* [INSTRUCTIONS FOR THE TASK] Take the entries below and print only the lines from the one with "Continue the build123d" through the one with "self.socket = socket", exactly as they stand, both ends included.

* [INPUT ROWS]
.....

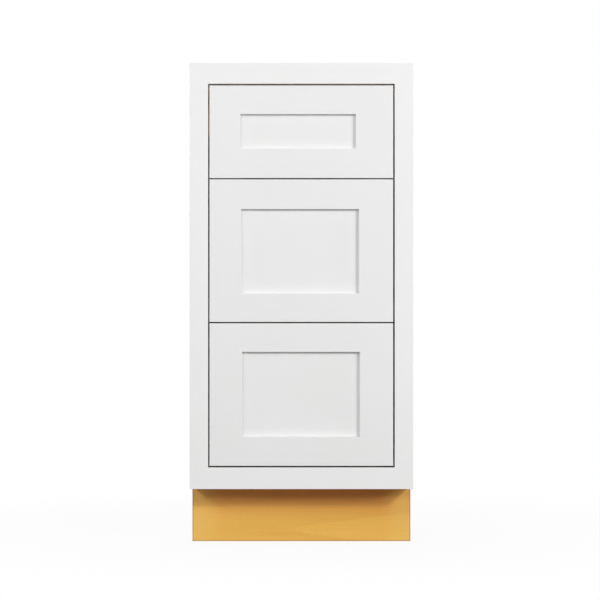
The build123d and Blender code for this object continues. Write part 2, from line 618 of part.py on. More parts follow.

.....

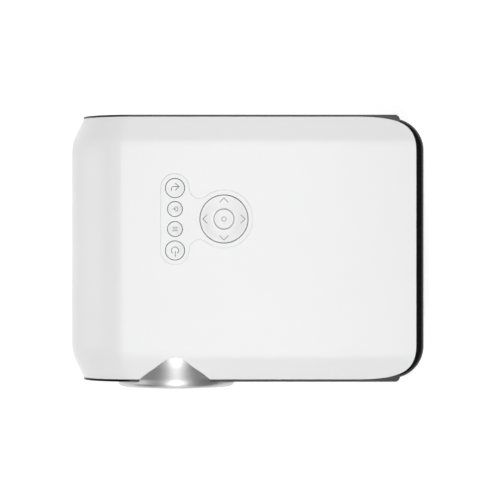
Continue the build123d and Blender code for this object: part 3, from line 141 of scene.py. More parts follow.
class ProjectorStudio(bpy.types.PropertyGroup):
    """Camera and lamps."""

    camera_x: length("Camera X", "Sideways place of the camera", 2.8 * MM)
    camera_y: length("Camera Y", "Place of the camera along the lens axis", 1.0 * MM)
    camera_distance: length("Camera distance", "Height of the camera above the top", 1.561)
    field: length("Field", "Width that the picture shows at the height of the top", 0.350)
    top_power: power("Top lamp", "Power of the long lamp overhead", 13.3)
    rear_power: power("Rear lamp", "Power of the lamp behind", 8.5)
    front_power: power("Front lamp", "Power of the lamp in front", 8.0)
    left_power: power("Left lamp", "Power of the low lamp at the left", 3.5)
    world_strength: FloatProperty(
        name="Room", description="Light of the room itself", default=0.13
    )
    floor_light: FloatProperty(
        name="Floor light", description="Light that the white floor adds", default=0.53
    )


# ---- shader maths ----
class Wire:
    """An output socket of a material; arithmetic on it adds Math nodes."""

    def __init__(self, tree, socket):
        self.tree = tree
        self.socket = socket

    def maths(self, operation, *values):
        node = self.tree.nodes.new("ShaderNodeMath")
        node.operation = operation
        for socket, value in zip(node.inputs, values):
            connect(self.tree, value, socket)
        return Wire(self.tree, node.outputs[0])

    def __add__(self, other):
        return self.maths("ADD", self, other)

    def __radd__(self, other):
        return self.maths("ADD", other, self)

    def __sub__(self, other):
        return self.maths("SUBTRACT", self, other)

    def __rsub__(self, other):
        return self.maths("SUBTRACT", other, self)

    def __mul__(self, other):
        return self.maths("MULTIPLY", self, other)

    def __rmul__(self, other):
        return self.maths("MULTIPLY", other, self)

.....

* [SOLUTION TO THIS EXERCISE]
Continue the build123d and Blender code for this object: part 3, from line 141 of scene.py. More parts follow.
class ProjectorStudio(bpy.types.PropertyGroup):
    """Camera and lamps."""

    camera_x: length("Camera X", "Sideways place of the camera", 2.8 * MM)
    camera_y: length("Camera Y", "Place of the camera along the lens axis", 1.0 * MM)
    camera_distance: length("Camera distance", "Height of the camera above the top", 1.561)
    field: length("Field", "Width that the picture shows at the height of the top", 0.350)
    top_power: power("Top lamp", "Power of the long lamp overhead", 13.3)
    rear_power: power("Rear lamp", "Power of the lamp behind", 8.5)
    front_power: power("Front lamp", "Power of the lamp in front", 8.0)
    left_power: power("Left lamp", "Power of the low lamp at the left", 3.5)
    world_strength: FloatProperty(
        name="Room", description="Light of the room itself", default=0.13
    )
    floor_light: FloatProperty(
        name="Floor light", description="Light that the white floor adds", default=0.53
    )


# ---- shader maths ----
class Wire:
    """An output socket of a material; arithmetic on it adds Math nodes."""

    def __init__(self, tree, socket):
        self.tree = tree
        self.socket = socket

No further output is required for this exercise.